* **Task to carry out**
Locate, in the data below, the line that contains "make_hook(hook_pivot)" and the line that contains "low, high = Vector((1e9,)"; reproduce exactly those two lines and every line between them, nothing more.

* **Input rows**
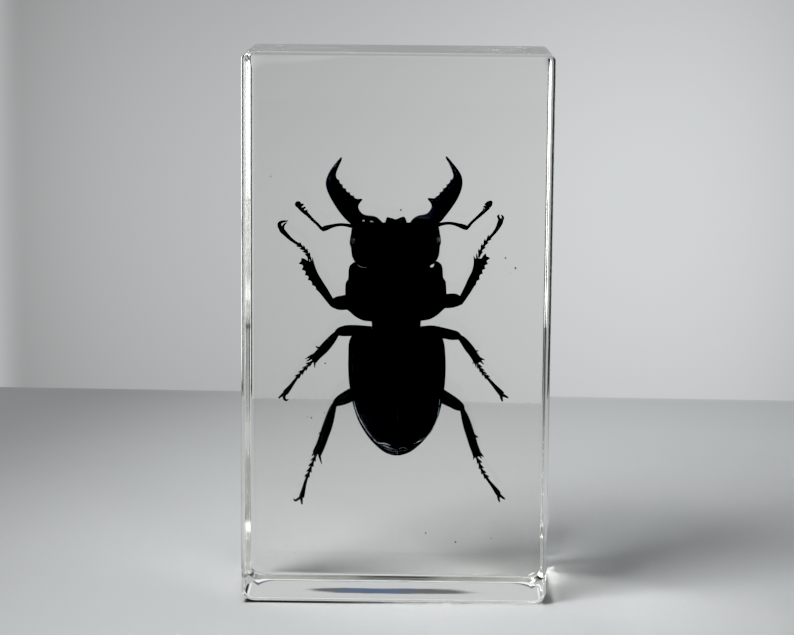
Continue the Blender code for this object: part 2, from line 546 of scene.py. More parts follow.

--

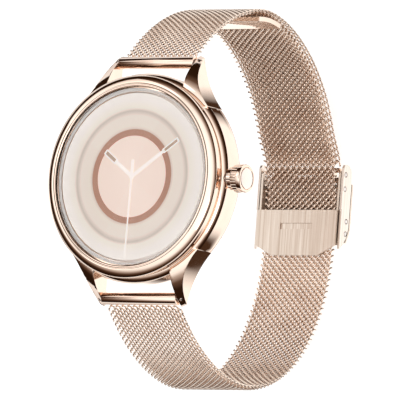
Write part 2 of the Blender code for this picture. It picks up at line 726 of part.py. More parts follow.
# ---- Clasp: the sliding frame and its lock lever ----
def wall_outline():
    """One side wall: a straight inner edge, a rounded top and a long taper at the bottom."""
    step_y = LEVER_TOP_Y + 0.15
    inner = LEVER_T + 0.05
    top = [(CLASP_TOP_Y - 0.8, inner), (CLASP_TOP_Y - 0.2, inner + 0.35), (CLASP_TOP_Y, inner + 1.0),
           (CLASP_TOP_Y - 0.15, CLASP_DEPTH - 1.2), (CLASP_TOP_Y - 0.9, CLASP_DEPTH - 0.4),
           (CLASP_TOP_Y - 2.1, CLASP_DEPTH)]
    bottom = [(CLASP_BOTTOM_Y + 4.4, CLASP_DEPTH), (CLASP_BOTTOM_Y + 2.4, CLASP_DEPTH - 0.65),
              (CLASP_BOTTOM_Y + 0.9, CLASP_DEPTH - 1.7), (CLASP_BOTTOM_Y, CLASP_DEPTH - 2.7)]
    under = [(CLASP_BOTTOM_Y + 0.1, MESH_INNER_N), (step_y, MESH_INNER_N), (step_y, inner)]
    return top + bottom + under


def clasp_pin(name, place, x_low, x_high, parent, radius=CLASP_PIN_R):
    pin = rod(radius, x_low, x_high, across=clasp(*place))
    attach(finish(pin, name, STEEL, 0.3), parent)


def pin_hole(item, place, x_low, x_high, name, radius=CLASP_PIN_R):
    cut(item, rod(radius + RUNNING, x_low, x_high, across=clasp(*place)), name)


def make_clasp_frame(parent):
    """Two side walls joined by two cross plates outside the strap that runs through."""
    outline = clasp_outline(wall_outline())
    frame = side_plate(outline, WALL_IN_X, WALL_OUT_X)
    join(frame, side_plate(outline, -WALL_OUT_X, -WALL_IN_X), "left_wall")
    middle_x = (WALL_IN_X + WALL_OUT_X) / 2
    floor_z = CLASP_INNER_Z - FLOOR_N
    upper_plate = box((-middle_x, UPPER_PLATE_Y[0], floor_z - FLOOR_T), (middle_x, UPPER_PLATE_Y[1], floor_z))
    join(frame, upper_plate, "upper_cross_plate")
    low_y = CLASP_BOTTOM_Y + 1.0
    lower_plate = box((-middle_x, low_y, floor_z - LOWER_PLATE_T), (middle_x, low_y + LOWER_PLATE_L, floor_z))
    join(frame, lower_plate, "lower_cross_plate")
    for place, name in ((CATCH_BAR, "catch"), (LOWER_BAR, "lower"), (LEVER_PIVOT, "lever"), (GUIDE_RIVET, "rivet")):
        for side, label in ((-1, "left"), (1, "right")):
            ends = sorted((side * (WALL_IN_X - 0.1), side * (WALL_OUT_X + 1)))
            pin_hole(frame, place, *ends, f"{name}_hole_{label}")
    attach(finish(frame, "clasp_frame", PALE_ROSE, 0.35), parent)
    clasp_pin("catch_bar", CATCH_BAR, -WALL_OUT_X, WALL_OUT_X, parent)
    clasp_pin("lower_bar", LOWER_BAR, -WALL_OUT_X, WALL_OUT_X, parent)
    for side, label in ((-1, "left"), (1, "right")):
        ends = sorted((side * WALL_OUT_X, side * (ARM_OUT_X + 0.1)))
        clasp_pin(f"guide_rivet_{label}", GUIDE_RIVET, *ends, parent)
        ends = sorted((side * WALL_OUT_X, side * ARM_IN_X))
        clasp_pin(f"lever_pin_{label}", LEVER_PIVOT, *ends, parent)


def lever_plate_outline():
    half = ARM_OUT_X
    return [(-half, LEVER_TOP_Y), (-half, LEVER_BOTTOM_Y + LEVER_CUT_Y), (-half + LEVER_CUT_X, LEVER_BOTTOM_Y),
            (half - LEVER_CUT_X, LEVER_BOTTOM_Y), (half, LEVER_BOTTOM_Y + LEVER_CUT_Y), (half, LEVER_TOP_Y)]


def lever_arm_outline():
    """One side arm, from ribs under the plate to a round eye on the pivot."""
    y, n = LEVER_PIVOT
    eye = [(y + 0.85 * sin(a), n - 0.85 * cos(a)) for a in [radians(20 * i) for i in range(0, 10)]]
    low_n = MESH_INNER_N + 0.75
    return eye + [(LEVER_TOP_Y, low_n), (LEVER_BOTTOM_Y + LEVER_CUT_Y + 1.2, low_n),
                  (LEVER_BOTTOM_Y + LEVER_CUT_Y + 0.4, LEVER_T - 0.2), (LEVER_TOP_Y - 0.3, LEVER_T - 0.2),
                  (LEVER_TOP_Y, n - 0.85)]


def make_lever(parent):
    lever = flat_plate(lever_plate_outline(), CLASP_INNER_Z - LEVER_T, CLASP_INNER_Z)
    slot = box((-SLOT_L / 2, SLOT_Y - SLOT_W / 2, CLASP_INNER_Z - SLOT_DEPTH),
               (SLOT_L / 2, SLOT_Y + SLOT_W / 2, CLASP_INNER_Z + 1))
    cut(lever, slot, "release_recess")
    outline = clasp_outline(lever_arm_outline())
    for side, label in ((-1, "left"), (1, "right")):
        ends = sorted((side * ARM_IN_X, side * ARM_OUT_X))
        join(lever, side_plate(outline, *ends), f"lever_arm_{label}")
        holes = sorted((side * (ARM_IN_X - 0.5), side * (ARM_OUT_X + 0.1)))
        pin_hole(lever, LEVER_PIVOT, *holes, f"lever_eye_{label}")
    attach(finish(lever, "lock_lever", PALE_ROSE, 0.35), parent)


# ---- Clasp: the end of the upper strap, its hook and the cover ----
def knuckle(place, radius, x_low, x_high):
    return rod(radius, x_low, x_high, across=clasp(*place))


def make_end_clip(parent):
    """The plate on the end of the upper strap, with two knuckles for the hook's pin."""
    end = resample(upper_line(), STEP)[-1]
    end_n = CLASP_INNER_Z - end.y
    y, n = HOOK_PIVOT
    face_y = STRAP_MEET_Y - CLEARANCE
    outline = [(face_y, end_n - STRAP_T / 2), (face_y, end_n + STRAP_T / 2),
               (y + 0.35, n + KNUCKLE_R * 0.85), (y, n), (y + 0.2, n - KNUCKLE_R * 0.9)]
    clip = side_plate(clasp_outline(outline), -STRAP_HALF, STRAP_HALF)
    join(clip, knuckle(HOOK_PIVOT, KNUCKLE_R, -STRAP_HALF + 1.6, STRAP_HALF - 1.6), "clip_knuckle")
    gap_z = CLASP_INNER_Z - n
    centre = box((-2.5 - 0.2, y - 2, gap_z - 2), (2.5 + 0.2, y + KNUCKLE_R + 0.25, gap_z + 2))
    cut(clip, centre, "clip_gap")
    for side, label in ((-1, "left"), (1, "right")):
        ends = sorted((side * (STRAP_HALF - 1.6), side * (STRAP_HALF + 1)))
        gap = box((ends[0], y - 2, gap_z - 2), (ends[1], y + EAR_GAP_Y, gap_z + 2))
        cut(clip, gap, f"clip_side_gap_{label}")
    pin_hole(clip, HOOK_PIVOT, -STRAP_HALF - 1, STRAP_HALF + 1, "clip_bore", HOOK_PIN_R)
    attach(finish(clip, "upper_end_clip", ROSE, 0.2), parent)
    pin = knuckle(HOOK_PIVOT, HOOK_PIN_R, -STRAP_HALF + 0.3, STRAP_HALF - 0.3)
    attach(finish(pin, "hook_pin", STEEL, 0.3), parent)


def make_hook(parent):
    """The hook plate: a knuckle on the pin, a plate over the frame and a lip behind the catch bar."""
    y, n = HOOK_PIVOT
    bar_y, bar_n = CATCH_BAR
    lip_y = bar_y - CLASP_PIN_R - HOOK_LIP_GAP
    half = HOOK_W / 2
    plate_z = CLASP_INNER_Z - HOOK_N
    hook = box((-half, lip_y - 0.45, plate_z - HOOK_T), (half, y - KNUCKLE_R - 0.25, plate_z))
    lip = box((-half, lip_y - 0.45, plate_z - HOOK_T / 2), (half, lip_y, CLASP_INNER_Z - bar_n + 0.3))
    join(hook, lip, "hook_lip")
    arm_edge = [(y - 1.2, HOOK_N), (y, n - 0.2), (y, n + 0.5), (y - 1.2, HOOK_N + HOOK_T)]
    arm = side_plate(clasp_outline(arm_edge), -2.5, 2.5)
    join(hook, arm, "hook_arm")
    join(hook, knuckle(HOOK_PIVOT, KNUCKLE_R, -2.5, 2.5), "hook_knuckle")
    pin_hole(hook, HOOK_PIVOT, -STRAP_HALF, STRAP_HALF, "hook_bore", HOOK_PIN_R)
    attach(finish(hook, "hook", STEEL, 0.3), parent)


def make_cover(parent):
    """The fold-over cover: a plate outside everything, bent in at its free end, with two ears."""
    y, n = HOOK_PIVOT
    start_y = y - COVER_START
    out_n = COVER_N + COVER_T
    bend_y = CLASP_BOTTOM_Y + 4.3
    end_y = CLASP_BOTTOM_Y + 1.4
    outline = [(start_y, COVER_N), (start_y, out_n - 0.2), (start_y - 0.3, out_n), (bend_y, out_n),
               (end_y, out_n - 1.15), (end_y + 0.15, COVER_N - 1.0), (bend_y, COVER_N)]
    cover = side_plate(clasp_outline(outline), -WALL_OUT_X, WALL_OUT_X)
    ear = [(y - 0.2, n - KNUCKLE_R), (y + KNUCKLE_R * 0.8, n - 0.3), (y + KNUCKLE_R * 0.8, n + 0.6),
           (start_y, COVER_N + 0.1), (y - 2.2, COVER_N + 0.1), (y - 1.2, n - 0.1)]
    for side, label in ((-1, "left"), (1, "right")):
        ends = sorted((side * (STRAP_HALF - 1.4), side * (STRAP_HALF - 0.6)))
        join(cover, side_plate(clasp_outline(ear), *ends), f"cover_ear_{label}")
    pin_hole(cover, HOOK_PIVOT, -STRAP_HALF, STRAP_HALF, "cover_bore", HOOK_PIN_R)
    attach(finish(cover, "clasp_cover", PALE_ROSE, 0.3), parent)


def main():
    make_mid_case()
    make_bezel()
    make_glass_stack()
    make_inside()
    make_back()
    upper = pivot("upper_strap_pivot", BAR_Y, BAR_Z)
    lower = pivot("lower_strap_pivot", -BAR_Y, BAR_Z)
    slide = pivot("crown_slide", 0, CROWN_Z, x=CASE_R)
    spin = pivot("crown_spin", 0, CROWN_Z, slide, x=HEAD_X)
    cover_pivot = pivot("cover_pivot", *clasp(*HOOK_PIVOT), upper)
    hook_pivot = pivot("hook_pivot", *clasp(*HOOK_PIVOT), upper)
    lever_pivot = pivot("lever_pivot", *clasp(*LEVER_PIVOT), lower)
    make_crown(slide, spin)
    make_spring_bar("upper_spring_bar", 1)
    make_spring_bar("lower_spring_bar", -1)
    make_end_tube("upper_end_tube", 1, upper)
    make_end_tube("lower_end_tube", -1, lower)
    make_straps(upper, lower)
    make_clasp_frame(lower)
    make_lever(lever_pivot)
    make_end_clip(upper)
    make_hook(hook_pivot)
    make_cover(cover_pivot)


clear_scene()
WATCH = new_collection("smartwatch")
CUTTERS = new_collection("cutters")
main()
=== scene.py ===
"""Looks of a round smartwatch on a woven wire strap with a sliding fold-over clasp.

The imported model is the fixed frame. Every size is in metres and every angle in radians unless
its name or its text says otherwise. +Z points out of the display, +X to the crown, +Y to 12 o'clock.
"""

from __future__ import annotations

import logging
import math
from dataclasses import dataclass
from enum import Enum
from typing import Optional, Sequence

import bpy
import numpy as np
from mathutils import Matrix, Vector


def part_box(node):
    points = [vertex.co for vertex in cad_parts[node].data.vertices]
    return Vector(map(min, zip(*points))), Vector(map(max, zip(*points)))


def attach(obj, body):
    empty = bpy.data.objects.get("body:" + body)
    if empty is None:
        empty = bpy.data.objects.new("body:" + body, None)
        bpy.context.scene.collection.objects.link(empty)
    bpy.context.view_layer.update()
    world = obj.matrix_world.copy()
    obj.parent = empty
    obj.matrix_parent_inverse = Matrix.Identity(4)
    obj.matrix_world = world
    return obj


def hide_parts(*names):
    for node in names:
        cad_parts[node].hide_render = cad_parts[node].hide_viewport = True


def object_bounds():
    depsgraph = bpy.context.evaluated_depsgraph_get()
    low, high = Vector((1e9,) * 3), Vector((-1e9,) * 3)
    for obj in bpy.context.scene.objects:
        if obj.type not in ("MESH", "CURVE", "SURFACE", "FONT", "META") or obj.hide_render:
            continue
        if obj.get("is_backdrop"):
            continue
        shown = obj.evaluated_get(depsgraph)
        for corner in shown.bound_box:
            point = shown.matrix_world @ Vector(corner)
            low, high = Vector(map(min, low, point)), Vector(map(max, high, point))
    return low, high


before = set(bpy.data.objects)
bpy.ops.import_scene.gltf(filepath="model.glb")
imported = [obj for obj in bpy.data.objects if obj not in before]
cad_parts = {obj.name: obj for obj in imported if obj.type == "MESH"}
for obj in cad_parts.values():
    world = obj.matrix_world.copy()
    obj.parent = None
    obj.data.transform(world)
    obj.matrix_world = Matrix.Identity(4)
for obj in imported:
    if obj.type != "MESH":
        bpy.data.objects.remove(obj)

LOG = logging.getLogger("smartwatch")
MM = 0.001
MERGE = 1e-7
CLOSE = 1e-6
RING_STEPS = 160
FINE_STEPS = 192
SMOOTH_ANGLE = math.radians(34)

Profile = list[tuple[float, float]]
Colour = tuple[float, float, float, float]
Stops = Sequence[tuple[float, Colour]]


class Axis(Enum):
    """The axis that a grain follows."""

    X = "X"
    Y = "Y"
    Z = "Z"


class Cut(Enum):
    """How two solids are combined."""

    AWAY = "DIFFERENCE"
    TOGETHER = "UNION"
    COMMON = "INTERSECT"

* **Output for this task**
    make_hook(hook_pivot)
    make_cover(cover_pivot)


clear_scene()
WATCH = new_collection("smartwatch")
CUTTERS = new_collection("cutters")
main()
=== scene.py ===
"""Looks of a round smartwatch on a woven wire strap with a sliding fold-over clasp.

The imported model is the fixed frame. Every size is in metres and every angle in radians unless
its name or its text says otherwise. +Z points out of the display, +X to the crown, +Y to 12 o'clock.
"""

from __future__ import annotations

import logging
import math
from dataclasses import dataclass
from enum import Enum
from typing import Optional, Sequence

import bpy
import numpy as np
from mathutils import Matrix, Vector


def part_box(node):
    points = [vertex.co for vertex in cad_parts[node].data.vertices]
    return Vector(map(min, zip(*points))), Vector(map(max, zip(*points)))


def attach(obj, body):
    empty = bpy.data.objects.get("body:" + body)
    if empty is None:
        empty = bpy.data.objects.new("body:" + body, None)
        bpy.context.scene.collection.objects.link(empty)
    bpy.context.view_layer.update()
    world = obj.matrix_world.copy()
    obj.parent = empty
    obj.matrix_parent_inverse = Matrix.Identity(4)
    obj.matrix_world = world
    return obj


def hide_parts(*names):
    for node in names:
        cad_parts[node].hide_render = cad_parts[node].hide_viewport = True


def object_bounds():
    depsgraph = bpy.context.evaluated_depsgraph_get()
    low, high = Vector((1e9,) * 3), Vector((-1e9,) * 3)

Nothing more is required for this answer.